The pithy phrase “could do better” has adorned numerous report cards over the years, and many parents feel it may still apply to the teaching of second – and third – languages at international schools in Hong Kong.

At the outset, of course, the expectation is that students – and here we’re mainly thinking about those with an English-speaking background – will emerge at least functionally fluent in a couple more languages, if not completely bilingual or trilingual, after several years of secondary education.

But despite all the classroom hours, the end results somehow fall short. Students collect their exam passes and can claim a “working knowledge” of French, Spanish, German or Mandarin as they move on to new challenges. But deep down they know the level achieved has probably not equipped them to hold their own in anything more than day-to-day exchanges with a native speaker.
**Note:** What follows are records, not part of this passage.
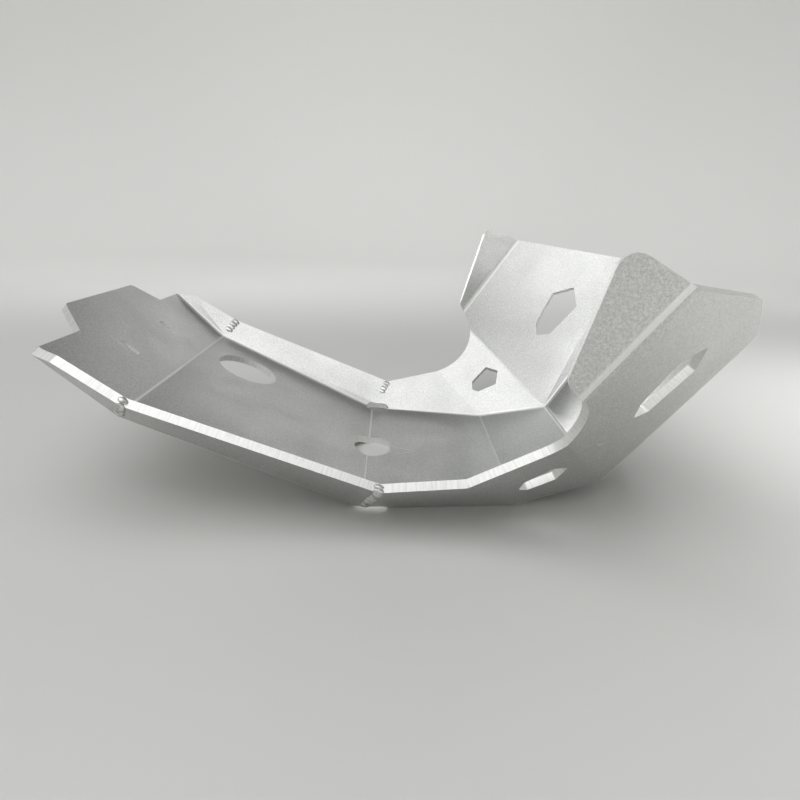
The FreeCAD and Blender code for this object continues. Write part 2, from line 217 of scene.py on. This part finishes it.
def rubMask(tree, place, rub, core):
    # 1 on the segment between the rub's ends and 0 a half width away from it
    first, last, half = Vector(rub[0]) * mm, Vector(rub[1]) * mm, rub[2] * mm
    run = last - first
    away = addNode(tree, "ShaderNodeVectorMath", {"operation": "SUBTRACT", 1: first}, {0: place})
    along = addNode(tree, "ShaderNodeVectorMath",
                    {"operation": "DOT_PRODUCT", 1: run / run.length_squared},
                    {0: away.outputs["Vector"]})
    held = addNode(tree, "ShaderNodeClamp", {}, {"Value": along.outputs["Value"]})
    foot = addNode(tree, "ShaderNodeVectorMath", {"operation": "SCALE", 0: run},
                   {"Scale": held.outputs["Result"]})
    gap = addNode(tree, "ShaderNodeVectorMath", {"operation": "DISTANCE"},
                  {0: away.outputs["Vector"], 1: foot.outputs["Vector"]})
    fade = addNode(tree, "ShaderNodeMapRange",
                   {"From Min": half * core, "From Max": half, "To Min": 1.0, "To Max": 0.0},
                   {"Value": gap.outputs["Value"]})
    return fade.outputs["Result"]


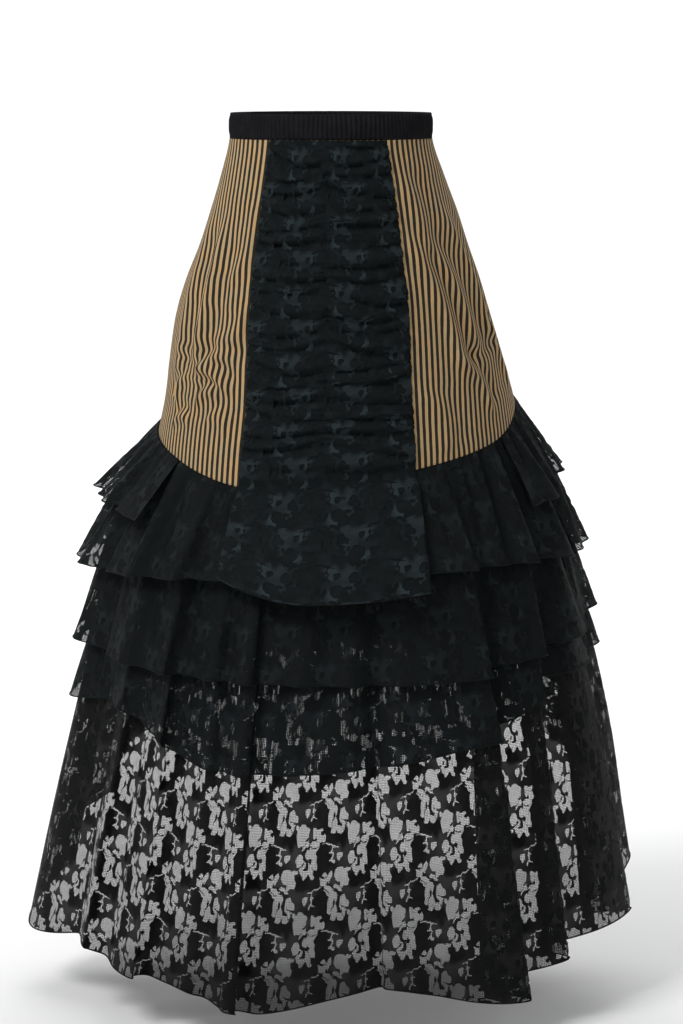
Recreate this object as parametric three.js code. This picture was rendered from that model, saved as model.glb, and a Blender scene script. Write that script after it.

Vanessa Cheung’s experience is a case in point. She studied French and Mandarin at an international school in Hong Kong and has recently returned to the city after completing a master’s in psychology at University College, London.

She admits, though, that she would feel tongue-tied and a little flustered if asked now to converse with the locals in Paris or Beijing.

“I can understand Putonghua 100 per cent and read Chinese like a native,” says Cheung, who is from a Cantonese family and was educated in English from the age of six. “I’m just not confident when it comes to speaking. I don’t remember all the sounds because I don’t use them every day, and often the teachers just assumed you knew how to pronounce things without helping explicitly.